A resolution declaring President Bush's decision to send more troops to Iraq, "not in the national interest," is making its way through the Senate. The Senate Foreign Relations Committee voted to pass the non-binding measure Wednesday, while the full Senate is expected to vote on it next week. In anticipation of that, many Coloradans sent a message to Senator Wayne Allard, in the form of a protest and petition delivery Wednesday afternoon. More than 8,860 signatures were delivered to Allard's office, urging the Senator to co-sponsor a resolution opposing Bush's escalation plan. The plan entails sending 22,000 additional soldiers to Iraq. Bob Loevy, professor of political science at Colorado College says, despite their intentions, protesters will likely only send a message through their petition.
"It probably will not accomplish anything more than making a statement," said Loevy. "But it is a sign that opposition to the war is starting to build up."

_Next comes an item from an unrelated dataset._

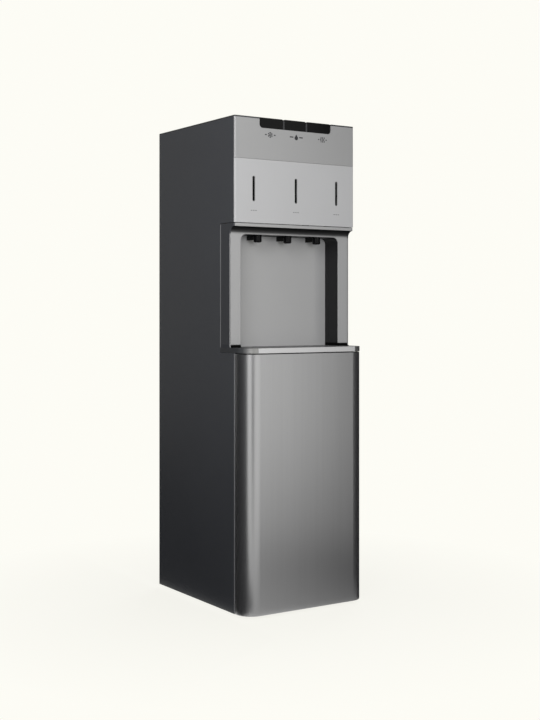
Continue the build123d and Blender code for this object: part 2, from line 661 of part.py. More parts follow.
def door_liner():
    """Inner door panel with a dished middle and a slot for the magnet."""
    half = HALF - DOOR_LINER_INSET
    back = DOOR_BACK_Y - SHEET - FIT
    z = (DOOR_Z + CAP_HEIGHT + FIT, DOOR_TOP_Z - CAP_HEIGHT - FIT)
    middle = (z[0] + z[1]) / 2
    size = (2 * half - 2 * PAN_MARGIN, z[1] - z[0] - 2 * PAN_MARGIN)
    outer = Pos(0, middle) * RectangleRounded(size[0], size[1], PAN_R)
    inner = Pos(0, middle) * RectangleRounded(size[0] - 2 * WALL, size[1] - 2 * WALL, PAN_R - WALL)
    panel = block((-half, half), (back - WALL, back), z)
    panel += through(outer, (back - WALL - PAN_DEPTH, back - WALL))
    panel -= through(inner, (back - PAN_DEPTH, back + OVER))
    return panel


def door_magnet():
    """Bar magnet against the liner, facing the left side panel's folded edge."""
    width, depth, height = MAGNET
    x = FLANGE + OVER - HALF
    z = DOOR_TOP_Z - CAP_HEIGHT - MAGNET_DROP
    low = DOOR_BACK_Y - SHEET - FIT
    return block((x, x + width), (low, low + depth), (z - height, z))


def hinge_outline():
    """Plan outline of a hinge bracket: a pad at the pin and a tongue in the cabinet."""
    inner = HALF - LINER_INSET - THIN_WALL
    knee = FASCIA_Y - HINGE_KNEE
    end = FASCIA_Y + HINGE_REACH
    arm = Polyline((PIN_X - HINGE_PAD_R, PIN_Y), (PIN_X + HINGE_PAD_R, PIN_Y), (inner, knee), (inner, end),
                   (inner - HINGE_WIDTH, end), (inner - HINGE_WIDTH, knee), close=True)
    return make_face(arm) + Pos(PIN_X, PIN_Y) * Circle(HINGE_PAD_R)


def hinge_brackets():
    """The two steel hinge brackets with their riveted pins."""
    lower = raised(hinge_outline(), (BASE_Z - PLATE, BASE_Z))
    lower += post(PIN_R, PIN_X, PIN_Y, (BASE_Z - PLATE, DOOR_Z + PIN_LENGTH))
    upper = raised(hinge_outline(), (LEDGE_Z - PLATE, LEDGE_Z))
    upper += post(PIN_R, PIN_X, PIN_Y, (DOOR_TOP_Z - PIN_LENGTH, LEDGE_Z))
    return group([lower, upper])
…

That's enough for protesters like Genie Durland.
"We don't know what kind of seed it might plant in people passing by," said Durland. "People who haven't been thinking, might start thinking."
As for what troops think, CPT John Valainis, a soldier based out of Fort Carson, says, freedom to protest is healthy and it's part of what he's fighting for.
"One always wishes that the country would be unified and stand together," said Valainis. "But at the same time, throughout history, having opposite views has often been productive."